Given material ->
====
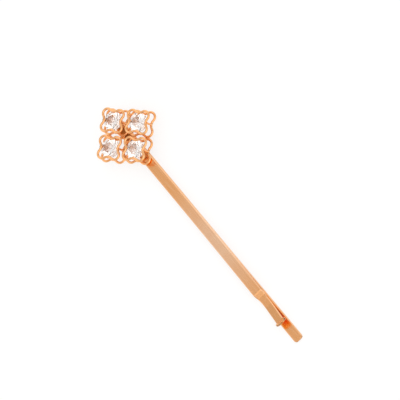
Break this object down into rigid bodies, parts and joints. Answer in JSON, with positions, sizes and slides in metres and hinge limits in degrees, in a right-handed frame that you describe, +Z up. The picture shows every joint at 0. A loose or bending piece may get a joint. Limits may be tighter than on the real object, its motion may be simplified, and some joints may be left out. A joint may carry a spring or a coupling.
{
  "type": "hair clip",
  "caption": "Straight flat-wire hair clip with sprung legs, a flared, turned-up tip and a square head of lobed open-wire settings holding round faceted stones.",
  "frame": {"origin": "Middle of the bounding box's base: midway along the clip's length, on its centreline, on the lower leg's underside.", "axes": "X runs from the head (-X) to the tips (+X), Z is up through the stones, Y is across the clip."},
  "size_m": [0.0636, 0.0146, 0.0046],
  "materials": {
    "strip": "spring steel strip, polished and plated in a warm rose gold",
    "setting_wire": "round brass wire, polished and plated in a warm rose gold",
    "solder": "solder, plated over with the rest",
    "stone": "clear faceted crystal glass"
  },
  "bodies": {
    "lower": {"lower_leg": "strip"},
    "upper": {"bend": "strip", "upper_leg": "strip", "solder_bed": "solder", "rear_gallery": "setting_wire", "rear_rim": "setting_wire", "rear_seat": "setting_wire", "rear_stone": "stone", "rear_post_1": "setting_wire", "rear_post_2": "setting_wire", "rear_post_3": "setting_wire", "rear_post_4": "setting_wire", "left_gallery": "setting_wire", "left_rim": "setting_wire", "left_seat": "setting_wire", "left_stone": "stone", "left_post_1": "setting_wire", "left_post_2": "setting_wire", "left_post_3": "setting_wire", "left_post_4": "setting_wire", "right_gallery": "setting_wire", "right_rim": "setting_wire", "right_seat": "setting_wire", "right_stone": "stone", "right_post_1": "setting_wire", "right_post_2": "setting_wire", "right_post_3": "setting_wire", "right_post_4": "setting_wire", "front_gallery": "setting_wire", "front_rim": "setting_wire", "front_seat": "setting_wire", "front_stone": "stone", "front_post_1": "setting_wire", "front_post_2": "setting_wire", "front_post_3": "setting_wire", "front_post_4": "setting_wire"}
  },
  "joints": [
    {"name": "grip_flex", "type": "hinge", "parent": "lower", "child": "upper", "pos_m": [-0.02959, 0, 0.00072], "axis": [0, -1, 0], "range_deg": [0, 9], "stiffness_Nm_per_rad": 0.15, "springref_deg": -17.19, "deforming": ["bend"]}
  ]
}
====
Identify all lines where the word "joints" shows up. Copy them.

Result of the task ->
Break this object down into rigid bodies, parts and joints. Answer in JSON, with positions, sizes and slides in metres and hinge limits in degrees, in a right-handed frame that you describe, +Z up. The picture shows every joint at 0. A loose or bending piece may get a joint. Limits may be tighter than on the real object, its motion may be simplified, and some joints may be left out. A joint may carry a spring or a coupling.
  "joints": [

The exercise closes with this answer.